◆ What you have to do: Set down exactly, please, each line from the one containing "for plug_edge in" through the one containing "bpy.data.objects.remove(obj)", both lines included, and no other line.

── Source material ──

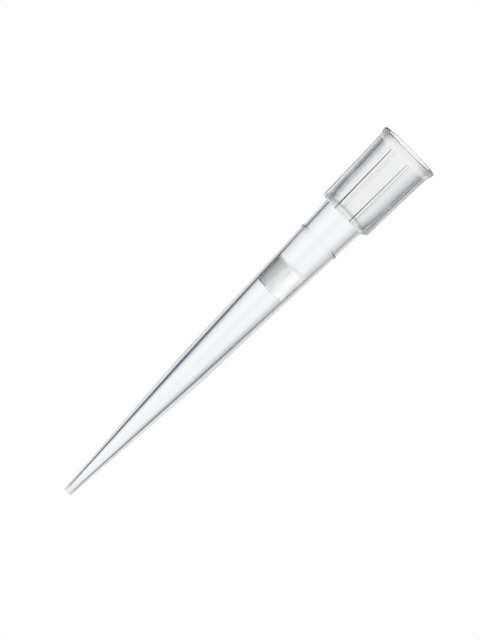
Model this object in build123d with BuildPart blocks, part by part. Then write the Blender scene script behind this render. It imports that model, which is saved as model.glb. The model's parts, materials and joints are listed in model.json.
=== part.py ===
from build123d import *
import os
from math import hypot, radians, tan

# A filter pipette tip of the 100 microlitre size: one moulded, clear body, and a porous plug
# pressed into its bore. The tip stands on its mouth. The origin is the middle of the mouth's
# rim, +Z runs along the bore to the point, and heights are measured from the rim.
# Sizes are in millimetres and angles in degrees.

# Lengths along the axis.
overall_length = 53.0
collar_length = 10.1
knee_height = 34.0  # where the long taper steepens

# The socket, which a pipette's cone wedges into.
seal_diameter = 5.28  # the straight land that grips the cone
seal_length = 1.5
seal_above_foot = 3.0  # from the land's deep end to the collar's foot
lead_in_depth = 2.0
mouth_widening = 0.41  # radius at the rim, over the land's
entry_widening = 0.18  # radius where the lead-in ends, over the land's
relief_widening = 0.03  # radius where the entry cone meets the groove, over the land's
relief_length = 0.35  # a tapered groove just ahead of the land
relief_depth = 0.06
relief_narrowing = 0.02

# The throat, from the land down to the bore of the neck.
throat_narrowing = 0.09  # radius where the funnel starts, under the land's
funnel_length = 1.6
funnel_narrowing = 0.28
funnel_past_foot = 0.1

# The bore from the neck to the orifice.
ledge_below_collar = 4.0  # an inner ledge that keeps the plug from riding up
ledge_depth = 0.075
chamber_step = 0.095  # radius just under the ledge, under the neck's bore
chamber_length = 1.8
chamber_narrowing = 0.055
seat_step = 0.035  # the step in to the plug's long taper
knee_bore = 2.5
orifice = 0.56

# Walls.
collar_wall = 0.71  # beside the land
collar_draft = 1.9
neck_wall = 0.375
knee_wall = 0.58
point_wall = 0.22

# The lip at the mouth, the collar's foot and the small edges.
lip_overhang = 0.16
lip_height = 0.35
flare_height = 1.1
flare_radius = 0.6
rim_radius = 0.12
rim_chamfer = 0.08  # the mouth's inner edge
foot_radius = 0.4
point_chamfer = 0.05

# A fine bead round the neck, level with the ledge.
bead_height = 0.3
bead_proud = 0.045

# Ribs on the collar, which rise further out of the wall towards its foot.
rib_count = 8
rib_start = 1.15
rib_crest_width = 0.3
rib_start_proud = 0.08
rib_proud = 0.18  # at the foot
rib_flank = 60.0  # how steeply a rib's sides leave the wall
rib_root = 0.45  # how deep the rib's section reaches into the wall
rib_end_chamfer = 0.23

# The plug.
plug_below_collar = 7.95
plug_length = 3.6
plug_clearance = 0.0  # it touches the bore all round
plug_chamfer = 0.12

# What follows from them.
foot = collar_length
seal_radius = seal_diameter / 2
seal_end = foot - seal_above_foot
seal_start = seal_end - seal_length
relief_start = seal_start - relief_length
throat_end = foot + funnel_past_foot
funnel_start = throat_end - funnel_length
ledge = foot + ledge_below_collar
seat_start = ledge + chamber_length
plug_start = foot + plug_below_collar
plug_end = plug_start + plug_length

relief_radius = seal_radius + relief_widening + relief_depth
funnel_radius = seal_radius - throat_narrowing
neck_radius = funnel_radius - funnel_narrowing
chamber_radius = neck_radius - chamber_step
chamber_end_radius = chamber_radius - chamber_narrowing
seat_radius = chamber_end_radius - seat_step


def straight(height, low, high):
    """The radius at a height on the straight line between two (radius, height) points."""
    share = (height - low[1]) / (high[1] - low[1])
    return low[0] + share * (high[0] - low[0])


def collar_radius(height):
    """The collar's outside, which narrows towards its foot by its draft."""
    seal_middle = (seal_start + seal_end) / 2
    return seal_radius + collar_wall + tan(radians(collar_draft)) * (seal_middle - height)


def long_taper(height):
    """The bore where the plug sits: one straight cone down to the knee."""
    return straight(height, (seat_radius, seat_start), (knee_bore / 2, knee_height))


def corner(sketch, point):
    """The corner of a profile that lies at this (radius, height)."""
    return sketch.vertices().sort_by_distance((*point, 0))[0]


# The bore, from the orifice up to the rim, as (radius, height).
bore = [
    (orifice / 2, overall_length),
    (knee_bore / 2, knee_height),
    (seat_radius, seat_start),
    (chamber_end_radius, seat_start),
    (chamber_radius, ledge),
    (chamber_radius - ledge_depth, ledge),
    (neck_radius, throat_end),
    (funnel_radius, funnel_start),
    (seal_radius, seal_end),
    (seal_radius, seal_start),
    (relief_radius - relief_narrowing, seal_start),
    (relief_radius, relief_start),
    (relief_radius - relief_depth, relief_start),
    (seal_radius + entry_widening, lead_in_depth),
    (seal_radius + mouth_widening, 0),
]

# The outside, from the rim down to the point.
lip_radius = collar_radius(0) + lip_overhang
neck_outside = (neck_radius + neck_wall, foot)
knee_outside = (knee_bore / 2 + knee_wall, knee_height)
point_outside = (orifice / 2 + point_wall, overall_length)
bead_top = ledge - bead_height / 2
bead_bottom = ledge + bead_height / 2
outside = [
    (lip_radius, 0),
    (lip_radius, lip_height),
    (collar_radius(flare_height), flare_height),
    (collar_radius(foot), foot),
    neck_outside,
    knee_outside,
    point_outside,
]

with BuildPart() as tip_body:
    with BuildSketch(Plane.XZ) as section:
        with BuildLine():
            Polyline(*bore, *outside, close=True)
        make_face()
        fillet(corner(section, outside[0]), rim_radius)
        chamfer(corner(section, bore[-1]), rim_chamfer)
        for flare_end in (outside[1], outside[2]):
            fillet(corner(section, flare_end), flare_radius)
        fillet(corner(section, outside[3]), foot_radius)
        chamfer(corner(section, point_outside), point_chamfer)
    revolve(axis=Axis.Z)

    # The bead: a low arc on the neck's outside.
    with BuildSketch(Plane.XZ):
        with BuildLine():
            above = (straight(bead_top, neck_outside, knee_outside), bead_top)
            below = (straight(bead_bottom, neck_outside, knee_outside), bead_bottom)
            root = neck_wall / 2
            SagittaArc(above, below, bead_proud)
            Polyline(below, (below[0] - root, bead_bottom), (above[0] - root, bead_top), above)
        make_face()
    revolve(axis=Axis.Z)

    # The ribs. A rib's section is the same at both ends, and stands further out of the wall
    # towards the foot. A turned shape then trims the ends of all the ribs along the foot's round.
    with BuildPart(mode=Mode.PRIVATE) as one_rib:
        for height, proud in ((rib_start, rib_start_proud), (foot, rib_proud)):
            crest = collar_radius(height) + proud
            flank_spread = rib_root / tan(radians(rib_flank))
            with BuildSketch(Plane.XY.offset(height)):
                with BuildLine():
                    Polyline(
                        (crest, -rib_crest_width / 2),
                        (crest, rib_crest_width / 2),
                        (crest - rib_root, rib_crest_width / 2 + flank_spread),
                        (crest - rib_root, -rib_crest_width / 2 - flank_spread),
                        close=True,
                    )
                make_face()
        loft()
    with BuildPart(mode=Mode.PRIVATE) as ribs:
        with PolarLocations(0, rib_count):
            add(one_rib.part)
        with BuildSketch(Plane.XZ) as rib_envelope:
            reach = hypot(collar_radius(foot) + rib_proud, rib_crest_width / 2) + 0.01
            with BuildLine():
                Polyline(
                    (neck_radius, 0),
                    (neck_radius, foot),
                    (reach, foot),
                    (reach + tan(radians(collar_draft)) * foot, 0),
                    close=True,
                )
            make_face()
            chamfer(corner(rib_envelope, (reach, foot)), rib_end_chamfer)
        revolve(axis=Axis.Z, mode=Mode.INTERSECT)
    add(ribs.part)
tip_body.part.label = "tip_body"

with BuildPart() as filter_plug:
    top = (long_taper(plug_start) - plug_clearance, plug_start)
    bottom = (long_taper(plug_end) - plug_clearance, plug_end)
    with BuildSketch(Plane.XZ) as plug_section:
        with BuildLine():
            Polyline((0, plug_start), top, bottom, (0, plug_end), close=True)
        make_face()
        for plug_edge in (top, bottom):
            chamfer(corner(plug_section, plug_edge), plug_chamfer)
    revolve(axis=Axis.Z)
filter_plug.part.label = "filter_plug"

os.makedirs("parts", exist_ok=True)
export_step(tip_body.part, "parts/tip_body.step")
export_step(filter_plug.part, "parts/filter_plug.step")
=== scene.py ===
"""A filter pipette tip: a clear moulded body and the porous plug in its bore.

The tip stands on its mouth, with its bore up +Z and one rib of its collar along +X.
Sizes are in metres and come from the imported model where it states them.
"""

import json
import math

import bmesh
import bpy
from bpy.props import FloatProperty, FloatVectorProperty, IntProperty, PointerProperty
from mathutils import Matrix, Vector, noise


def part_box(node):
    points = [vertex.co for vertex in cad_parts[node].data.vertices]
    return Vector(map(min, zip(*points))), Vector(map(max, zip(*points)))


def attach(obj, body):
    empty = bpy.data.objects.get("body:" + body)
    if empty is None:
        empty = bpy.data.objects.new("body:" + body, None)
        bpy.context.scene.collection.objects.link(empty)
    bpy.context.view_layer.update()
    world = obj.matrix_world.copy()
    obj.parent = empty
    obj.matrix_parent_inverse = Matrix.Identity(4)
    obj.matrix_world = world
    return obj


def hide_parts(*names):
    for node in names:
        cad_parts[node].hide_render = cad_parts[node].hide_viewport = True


bl_info = {
    "name": "Filter Pipette Tip",
    "version": (1, 0, 0),
    "blender": (4, 5, 0),
    "location": "3D View > Sidebar > Pipette Tip",
    "description": "Builds a clear pipette tip with its porous filter and a plain studio",
    "category": "Add Mesh",
}

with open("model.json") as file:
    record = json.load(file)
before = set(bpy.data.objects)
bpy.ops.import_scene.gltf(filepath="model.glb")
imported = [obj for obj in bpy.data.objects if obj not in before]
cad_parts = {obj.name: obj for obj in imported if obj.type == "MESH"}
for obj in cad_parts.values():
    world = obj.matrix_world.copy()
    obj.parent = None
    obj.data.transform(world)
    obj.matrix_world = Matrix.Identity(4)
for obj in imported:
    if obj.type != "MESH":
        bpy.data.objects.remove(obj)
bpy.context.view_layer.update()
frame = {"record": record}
BODY_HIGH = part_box("tip_body")[1]
PLUG_LOW, PLUG_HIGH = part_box("filter_plug")
MOUNTS = {mount["name"]: mount for mount in frame["record"]["mounts"]}
SOCKET = MOUNTS["cone_socket"]["dims"]
FOOT = MOUNTS["rack_shoulder"]["pos_m"][2]
MM = 0.001
HORIZON = -0.005  # the screens start this far below the horizon
FLOOR_RADIUS = 3.0

# How finely the meshes are divided, and the columns of half a rib and half the gap beside it.
BODY_EDGE = 0.8 * MM
FILTER_EDGE = 0.06 * MM
FILTER_STEPS = 200
CREST_COLUMNS, FLANK_COLUMNS, GAP_COLUMNS = 2, 3, 9
MOST_CUTS = 40
CRISP_ANGLE = math.radians(25)
GAP_SHARPNESS = 2.5  # how narrow the gaps between the filter's grains are
TINT_BLEND = 0.1 * MM  # half the height over which the collar's tint turns into the taper's

# Distances at which vertices count as one: across the mirror, between the patterned parts, at
# the filter's poles, and level with a height.
MIRROR_GAP, PATTERN_GAP, POLE_GAP, LEVEL = 1e-8, 2e-8, 1e-7, 1e-7

# How rough the moulded surface is outside the socket, by height in millimetres: a blasted lip,
# a soft collar, a blasted foot, a soft bead and a polished taper that dulls at its point.
ROUGHNESS_BY_HEIGHT = [
    (0.0, 0.4),
    (0.45, 0.4),
    (0.7, 0.2),
    (9.4, 0.2),
    (9.7, 0.35),
    (10.05, 0.35),
    (10.15, 0.05),
    (13.7, 0.05),
    (13.9, 0.14),
    (14.3, 0.14),
    (14.5, 0.05),
    (48.5, 0.05),
    (51.5, 0.14),
    (53.0, 0.28),
]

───

◆ Full output:
        for plug_edge in (top, bottom):
            chamfer(corner(plug_section, plug_edge), plug_chamfer)
    revolve(axis=Axis.Z)
filter_plug.part.label = "filter_plug"

os.makedirs("parts", exist_ok=True)
export_step(tip_body.part, "parts/tip_body.step")
export_step(filter_plug.part, "parts/filter_plug.step")
=== scene.py ===
"""A filter pipette tip: a clear moulded body and the porous plug in its bore.

The tip stands on its mouth, with its bore up +Z and one rib of its collar along +X.
Sizes are in metres and come from the imported model where it states them.
"""

import json
import math

import bmesh
import bpy
from bpy.props import FloatProperty, FloatVectorProperty, IntProperty, PointerProperty
from mathutils import Matrix, Vector, noise


def part_box(node):
    points = [vertex.co for vertex in cad_parts[node].data.vertices]
    return Vector(map(min, zip(*points))), Vector(map(max, zip(*points)))


def attach(obj, body):
    empty = bpy.data.objects.get("body:" + body)
    if empty is None:
        empty = bpy.data.objects.new("body:" + body, None)
        bpy.context.scene.collection.objects.link(empty)
    bpy.context.view_layer.update()
    world = obj.matrix_world.copy()
    obj.parent = empty
    obj.matrix_parent_inverse = Matrix.Identity(4)
    obj.matrix_world = world
    return obj


def hide_parts(*names):
    for node in names:
        cad_parts[node].hide_render = cad_parts[node].hide_viewport = True


bl_info = {
    "name": "Filter Pipette Tip",
    "version": (1, 0, 0),
    "blender": (4, 5, 0),
    "location": "3D View > Sidebar > Pipette Tip",
    "description": "Builds a clear pipette tip with its porous filter and a plain studio",
    "category": "Add Mesh",
}

with open("model.json") as file:
    record = json.load(file)
before = set(bpy.data.objects)
bpy.ops.import_scene.gltf(filepath="model.glb")
imported = [obj for obj in bpy.data.objects if obj not in before]
cad_parts = {obj.name: obj for obj in imported if obj.type == "MESH"}
for obj in cad_parts.values():
    world = obj.matrix_world.copy()
    obj.parent = None
    obj.data.transform(world)
    obj.matrix_world = Matrix.Identity(4)
for obj in imported:
    if obj.type != "MESH":
        bpy.data.objects.remove(obj)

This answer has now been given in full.